Why Do I Feel Responsible for Making the World Better?
The Pattern
You feel a specific weight about the state of the world. Not just care or concern but a felt sense of personal responsibility: if you do not act, things will get worse; if you do not speak, the problem will go unaddressed; if you do not show up for this cause or that community or this dimension of suffering, you are complicit in it. The weight is genuine and the causes are real. And beneath the weight is something older than any particular cause. The messiah burden is the child's grandiosity reversed into obligation. The child who learned that the family's emotional wellbeing was their responsibility, who organized their behavior around keeping the parent regulated, who grew up as the emotional caretaker of the system they were born into, carries that responsibility as their fundamental orientation to the world. When they encounter the world's suffering, the original caretaking impulse activates at scale. The family was the first world. The world became the next family. Helper compulsion at scale is the professional and social expression of the original relational strategy: give care freely, be the one who holds things together, be available, be useful, make your existence justify itself through service. The helper who cannot stop helping does not simply love service. They are often also unable to stop because stopping would remove the primary means by which they have learned to matter in any system they are part of. The guilt about not doing enough is the internal critic enforcing the original caretaking contract. If you were supposed to keep the family system functioning and it fell apart, you failed. If you are supposed to keep the world functioning and you are resting, you are failing. The critic is loyal to the original role and will not allow departure from it without significant discomfort.
Origins & Context
Alice Miller's analysis of the gifted child who becomes the family's emotional caretaker documents how this role, once established, becomes the person's primary self-concept. The gifted child is given enormous implicit responsibility for the family's emotional functioning. When that child grows up, the responsibility migrates outward: the world becomes the next system that needs the gifted child's caretaking.
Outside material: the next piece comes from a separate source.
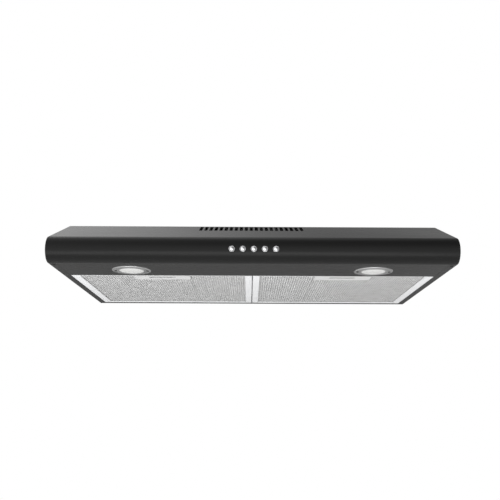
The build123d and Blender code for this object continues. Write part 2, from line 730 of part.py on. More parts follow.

Pete Walker's work on the fawn response in CPTSD includes what he calls the helping compulsion: the systematic use of care and service as the primary means of securing attachment and managing threat. Walker's analysis shows that the helper often does not know how to simply exist in a system without also managing it. The helping is the anxiety management as much as it is genuine altruism.
Carl Jung's concept of the Savior archetype, and its shadow dimensions, is relevant. The Savior archetype contains genuine healing and leadership energy. Its shadow includes inflation, the unconscious grandiosity of believing that one's own capacity to help is uniquely necessary, and martyrdom, the depletion that comes from giving without limit because giving defines the self.
The weight of the world you carry began as the weight of a family. The caretaker went macro, but the original job was very small and very close to home.— Nikita Datar
How It Shows Up
You find it difficult to rest or enjoy your life without reference to the suffering that exists in the world. The enjoyment feels morally questionable when there is so much that needs addressing. This is not empathy; it is a specific form of guilt that locates your worth in the doing.
You feel a specific agitation when you are not currently engaged with a cause, a project, a community need, or a person who requires your help. The purposelessness of ordinary life, without a problem to solve or a person to aid, activates an anxiety that the caretaking resolves.
You are drawn to helping professions, nonprofit work, community organizing, and other contexts where the helping is the point. These are genuinely valuable areas and you contribute genuinely to them. The question worth sitting with is whether the helping is a choice you make from surplus or a compulsion you enact to manage internal distress.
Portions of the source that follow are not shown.